Sou eu e não mais sou, não mais sou o que fui, e o que sou é também o que fui. Sou memória de mim mesma, sou vida e morte acordando e dormindo juntas. Não se trata de um jogo de palavras, mas do corpo experimentando a vida misturada, sentindo as pedras do caminho e as flores do campo, apreendendo a vida entrelaçada em si mesma.

Poetizando o corpo outrora forte fragilizado, o corpo fragilizado agora fortalecido pela poesia e pela escuta dele mesmo, seus versos nos falam. É como se as sombras que nos habitam pudessem ser em parte apreendidas e se transformassem em iluminuras de compreensão da vida. Por trás das rimas, da divisão presente nas palavras, dos impropérios e iras, das palavras poéticas benditas e malditas, há evocações de experiências vividas. A vida se esconde e se revela na poesia de Karen.

Seus textos são um relato-retrato das dores e lamentos de seu corpo, das descobertas oferecidas. São sua arte, seu desejo, seu abandono, seu desconhecimento, seu de-reconhecimento de si pelos outros. São a experiência de odores vários e até dos podres, do cansaço, da fome, da sede, da perda e do encontro de si. São ela diferente dela. São ela afirmada como ele, são ele nela. São ela como multidão, como mundo, e o mundo nela através de uma multiplicidade de vivências e emoções mais sentidas que pensadas. Sentimento do mundo. Misturas do mundo nas agressões inesperadas do mundo que nenhum conceito e nenhuma explicação esgotam. Tudo é balbucio mutante.

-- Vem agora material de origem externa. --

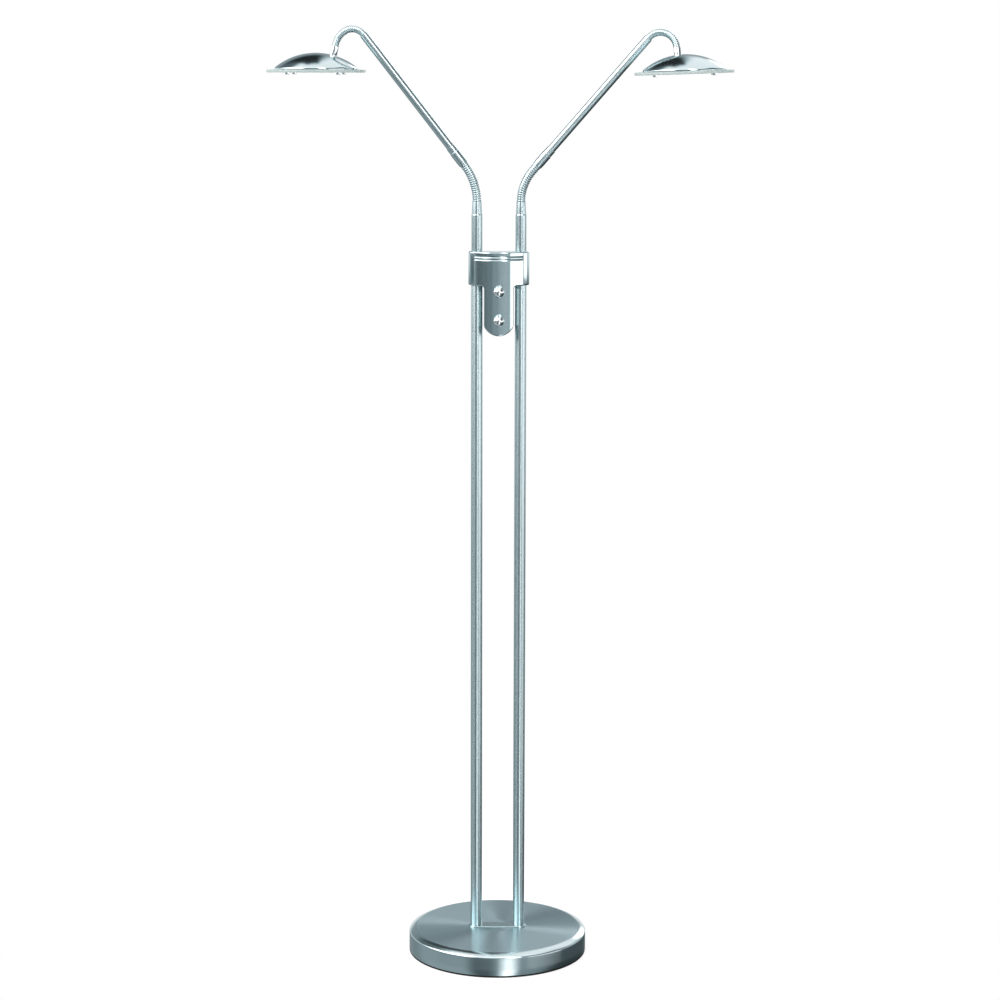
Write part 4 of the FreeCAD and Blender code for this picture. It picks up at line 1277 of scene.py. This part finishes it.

Através de caminhos e descaminhos, a poesia de Karen descortina sua aptidão de escutar o mundo, escutar-se a si mesma, sentir o mundo e a si mesma, ora na acolhida, ora no estranhamento, ora no conhecimento, ora na perplexidade que parece continuamente atravessá-la. Escutadeira sensitiva, nos convida a ir além das aparências, nos convoca ao mistério escondido em nós mesmas, que se revela microscopicamente, e apenas se não tivermos medo nos aproxima de nossas entranhas ancestrais.

Ler os poemas de Karen é borrifar o ar que respiramos de fina poesia, é sentir-se em êxtase, em suspensão da respiração ordinária para só inspirar/ expirar novamente depois da última palavra lida, sentida e consentida. A intensidade da emoção que provoca é crescente, como se acompanhássemos uma história de beleza ímpar, de dor íntima e de carícia interior que, embora provinda do ordinário da vida, nos subtrai dele. Então a misteriosa e incontida lágrima brota dos olhos como um orvalho quente e sereno nas pétalas de uma pequena flor.

E a gente chora misturando dor e alegria, com uma imensa vontade de abraçá-la e agradecer esse dom que nos faz reconhecer-nos cada dia e cada hora como mortais. E então, sermos capazes de dizer, como ela, “morrer um pouco para não morrer de vez” é nossa sina, nossa beleza, nossa tristeza e a possibilidade de amar e de fazer poesia sempre de novo.